Cc: @jeffbezanson @stefankarpinski

johnmyleswhite commented 10 years ago

Kind of off-topic, but I'd be a big fan of using the CommonCrawl examples as a testbed for developing more powerful string processing tools in Julia. As we get more people with experience in topic modeling interested in Julia, the most frequent complaint I hear is that our text analysis toolkit is much weaker than it would need to be to make Julia competitive with Java.

randyzwitch commented 8 years ago

I realize this is a really old issue, but what constitutes "cost is really high"? I have a friend who was asking about this dataset, and I was going to use the CC dataset to look at marketing tag prevalence/market share. But not if it's going to cost me $1000...

Also, do you have code that does the parallelizing? The MIT link is dead now.
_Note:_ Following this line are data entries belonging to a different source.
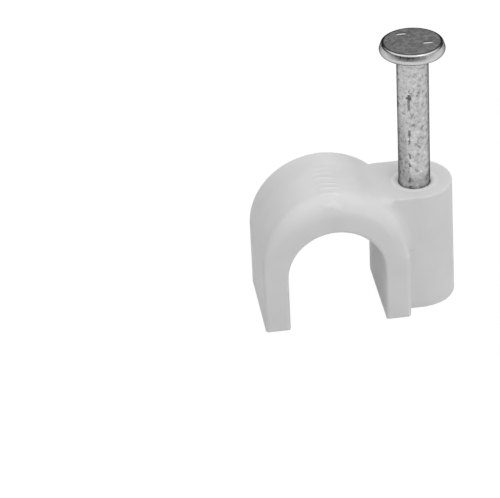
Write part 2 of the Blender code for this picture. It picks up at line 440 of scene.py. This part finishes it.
def seat_tool():
    """What keeps the block's root inside the arch wall: the cable seat, a little wider."""
    tool = new_primitive(
        "seat_tool",
        bpy.ops.mesh.primitive_cylinder_add,
        vertices=ROUND_SIDES,
        radius=SEAT_RADIUS + ROOT_SKIN,
        depth=2 * CLIP_LENGTH,
        location=(ARCH_X, 0, SEAT_CENTRE_Z),
        rotation=(pi / 2, 0, 0),
    )
    edit(tool)
    pick(tool, lambda co: co.z < SEAT_CENTRE_Z - TOUCH)
    bpy.ops.transform.translate(value=(0, 0, -SEAT_HEIGHT))
    close(tool)
    return tool


def bore_tool():
    """The nail's bore with its rounded mouth."""
    mouth_r = BORE_RADIUS + MOUTH_WIDTH
    profile = [(BORE_RADIUS, -MARGIN)]
    mouth_z = BLOCK_TOP - MOUTH_DEPTH
    profile += oval(mouth_r, mouth_z, MOUTH_WIDTH, MOUTH_DEPTH, pi, pi / 2, MOUTH_STEPS)
    profile += [(mouth_r, BLOCK_TOP + MARGIN)]
    return turn_up("bore_tool", NAIL_X, profile)


def near_junction(co):
    """True where the block runs into the arch's shoulder; at the far side only close to the line itself."""
    off_wall = abs(off_axis(co, WALL_CENTRE_Z) - WALL_RADIUS)
    beside = co.x > ARCH_X and co.z > WALL_CENTRE_Z
    near = abs(co.y - BLOCK_NEAR_Y) < SOFT_ALONG and off_wall < SOFT_REACH
    far = max(abs(co.y - BLOCK_FAR_Y), off_wall) < SOFT_FAR_REACH
    return beside and (near or far)


def mould_clip():
    """The whole moulding in one skin: arch and block grown together, then the bore."""
    clip = bend_arch()
    combine(clip, shape_block(), "UNION")
    clip.scale = [WORKING_SCALE] * 3
    settle(clip)
    apply_modifier(clip, "REMESH", mode="VOXEL", voxel_size=GRAIN * WORKING_SCALE, adaptivity=0)
    clip.scale = [1 / WORKING_SCALE] * 3
    settle(clip)
    edit(clip)
    pick(clip, near_junction)
    bpy.ops.mesh.vertices_smooth(factor=0.5, repeat=SOFT_PASSES)
    bpy.ops.object.mode_set(mode="OBJECT")
    combine(clip, bore_tool(), "DIFFERENCE")
    settle(clip)
    bpy.ops.object.shade_smooth_by_angle(angle=CLIP_SHADING)
    return clip


def nail_profile():
    """The nail's outline: shank, flared neck, and the head's heel, leaning side, edge and flat top."""
    edge_z = NAIL_LENGTH - HEAD_EDGE
    side_drop = HEAD_SIDE * cos(HEAD_LEAN)
    heel_r = HEAD_RADIUS - HEAD_HEEL
    heel_z = edge_z - side_drop - (HEAD_HEEL - HEAD_EDGE) * sin(HEAD_LEAN)
    edge_r = heel_r + (HEAD_HEEL - HEAD_EDGE) * cos(HEAD_LEAN) - HEAD_SIDE * sin(HEAD_LEAN)
    neck_r = SHANK_RADIUS + NECK_FLARE
    neck_z = heel_z - HEAD_HEEL - NECK_FLARE
    rise = neck_z + MARGIN
    profile = [(SHANK_RADIUS, -MARGIN + rise * i / SHANK_RINGS) for i in range(SHANK_RINGS)]
    profile += quarter(neck_r, neck_z, NECK_FLARE, pi, pi / 2, EDGE_STEPS)
    profile += quarter(heel_r, heel_z, HEAD_HEEL, -pi / 2, HEAD_LEAN, EDGE_STEPS)
    profile += quarter(edge_r, edge_z, HEAD_EDGE, HEAD_LEAN, pi / 2, EDGE_STEPS)
    profile += [(edge_r * (1 - i / TOP_RINGS), NAIL_LENGTH) for i in range(1, TOP_RINGS)]
    return [(r, z + NAIL_Z) for r, z in profile]


def point_tool():
    """Four dies that pinch the nail to a point beside its axis."""
    corner = sqrt(2)
    lean = atan2(POINT_OFFSET, POINT_LENGTH)
    depth = POINT_LENGTH / cos(lean)
    shoulder_z = NAIL_Z + POINT_LENGTH
    tool = new_primitive(
        "point_tool",
        bpy.ops.mesh.primitive_cone_add,
        vertices=4,
        radius1=POINT_TIP / 2 * corner,
        radius2=SHANK_RADIUS * corner,
        depth=depth,
        location=(NAIL_X, 0, shoulder_z - depth / 2),
        rotation=(0, 0, pi / 4),
    )
    edit(tool)
    pick(tool, lambda co: co.z > shoulder_z - GRAIN)
    extrude()
    spread = (POINT_DIE_SPREAD, POINT_DIE_SPREAD, 1)
    bpy.ops.transform.resize(value=spread, center_override=(NAIL_X, 0, shoulder_z))
    extrude(dz=2 * NAIL_LENGTH)
    bpy.ops.mesh.select_all(action="SELECT")
    bpy.ops.transform.rotate(
        value=-lean,
        orient_axis="Y",
        center_override=(NAIL_X, 0, shoulder_z),
    )
    close(tool)
    return tool


def forge_nail():
    """The nail: shank, flared neck, flat head and pinched point."""
    nail = turn_up("clip_nail", NAIL_X, nail_profile())
    combine(nail, point_tool(), "INTERSECT")
    settle(nail)
    bpy.ops.object.shade_smooth_by_angle(angle=NAIL_SHADING)
    return nail


def new_material(name):
    """A material, with its node tree and its shader."""
    material = bpy.data.materials.new(name)
    material.use_nodes = True
    tree = material.node_tree
    return material, tree, tree.nodes["Principled BSDF"]


def noise(tree, size, detail=2.0, roughness=0.5):
    """A noise on Object coordinates whose lumps are about that size."""
    place = tree.nodes.new("ShaderNodeTexCoord")
    node = tree.nodes.new("ShaderNodeTexNoise")
    node.inputs["Scale"].default_value = 1 / size
    node.inputs["Detail"].default_value = detail
    node.inputs["Roughness"].default_value = roughness
    tree.links.new(place.outputs["Object"], node.inputs["Vector"])
    return node.outputs["Fac"]


def ramp(tree, value, stops):
    """A ramp of greys over a value; each stop is its place and its grey."""
    node = tree.nodes.new("ShaderNodeValToRGB")
    tree.links.new(value, node.inputs["Fac"])
    elements = node.color_ramp.elements
    while len(elements) < len(stops):
        elements.new(0.5)
    for element, (place, grey) in zip(elements, stops):
        element.position = place
        element.color = (grey, grey, grey, 1)
    return node.outputs["Color"]


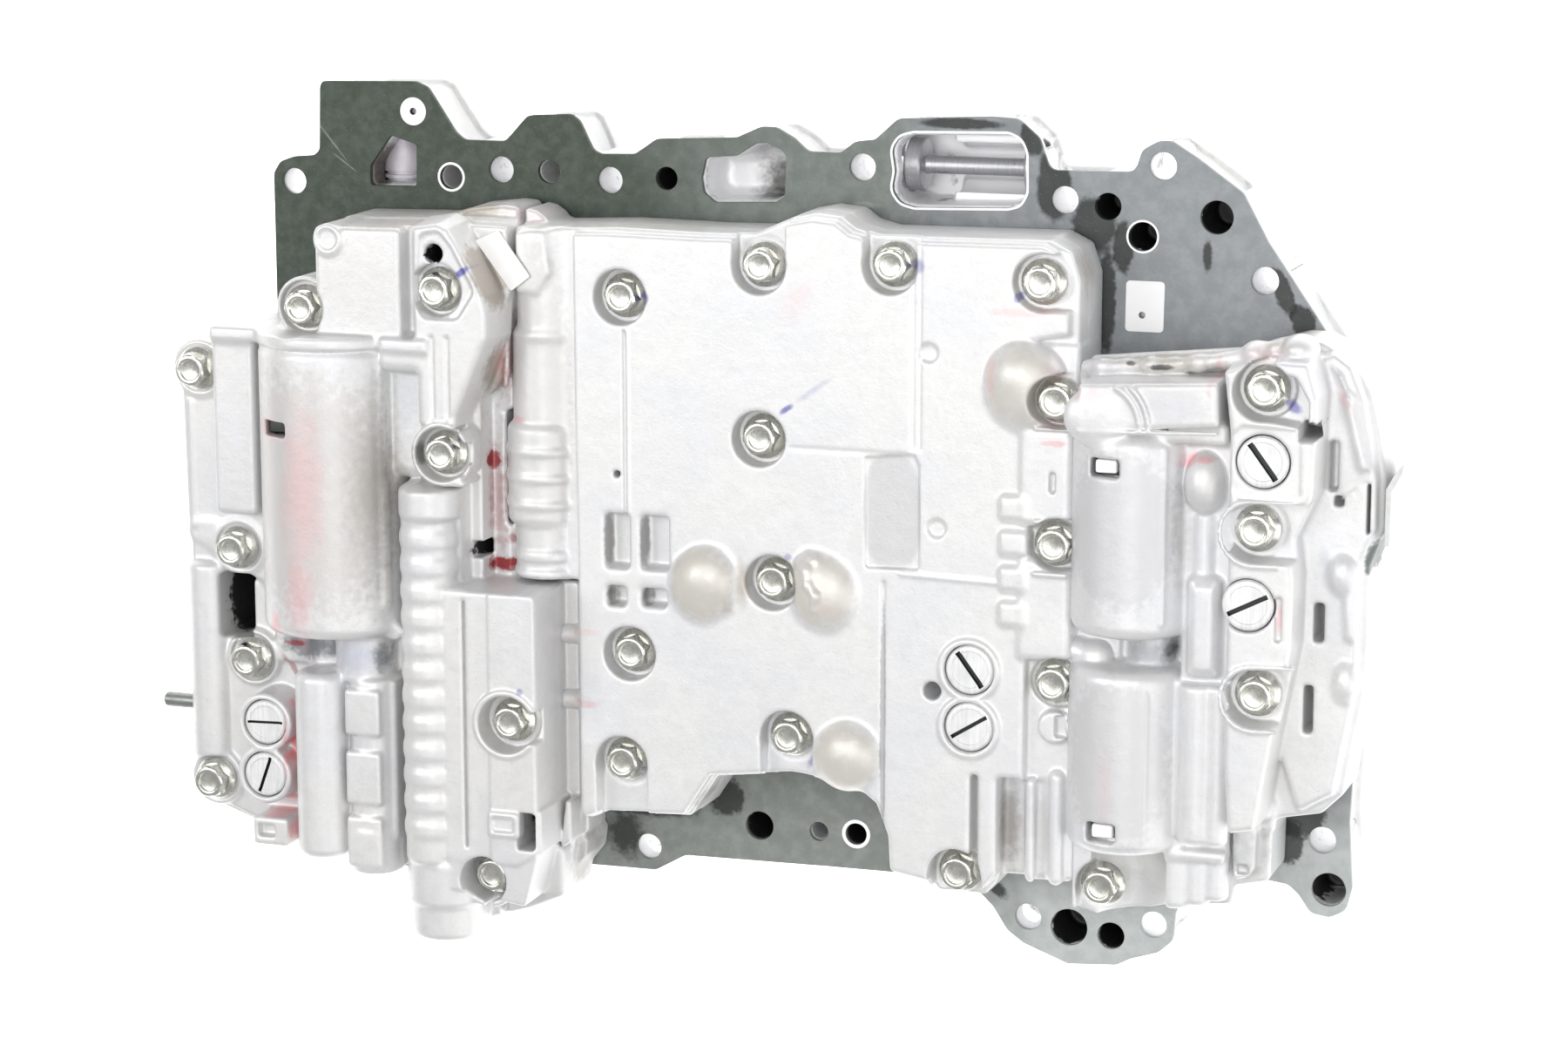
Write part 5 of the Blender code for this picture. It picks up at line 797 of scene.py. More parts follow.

tanmaykm commented 8 years ago

@randyzwitch the cost being discussed was purely for ec2 compute hours.

Metadata processing took 10 secs per archive. Estimate for 2M archives was < $500. Indexing content (code not in this package) took 60 secs, and was estimated at $2.5K for all archives. Spot instances will be 50-70% cheaper.

Since it largely depends on the nature of processing, I think the best way to assess cost would be to try processing one archive file and extrapolate from there.

randyzwitch commented 8 years ago

Thanks @tanmaykm. Looks like I shouldn't mess around on the full dataset until I'm really sure what I'm doing. Or, maybe I can propose a project at work and use their hardware.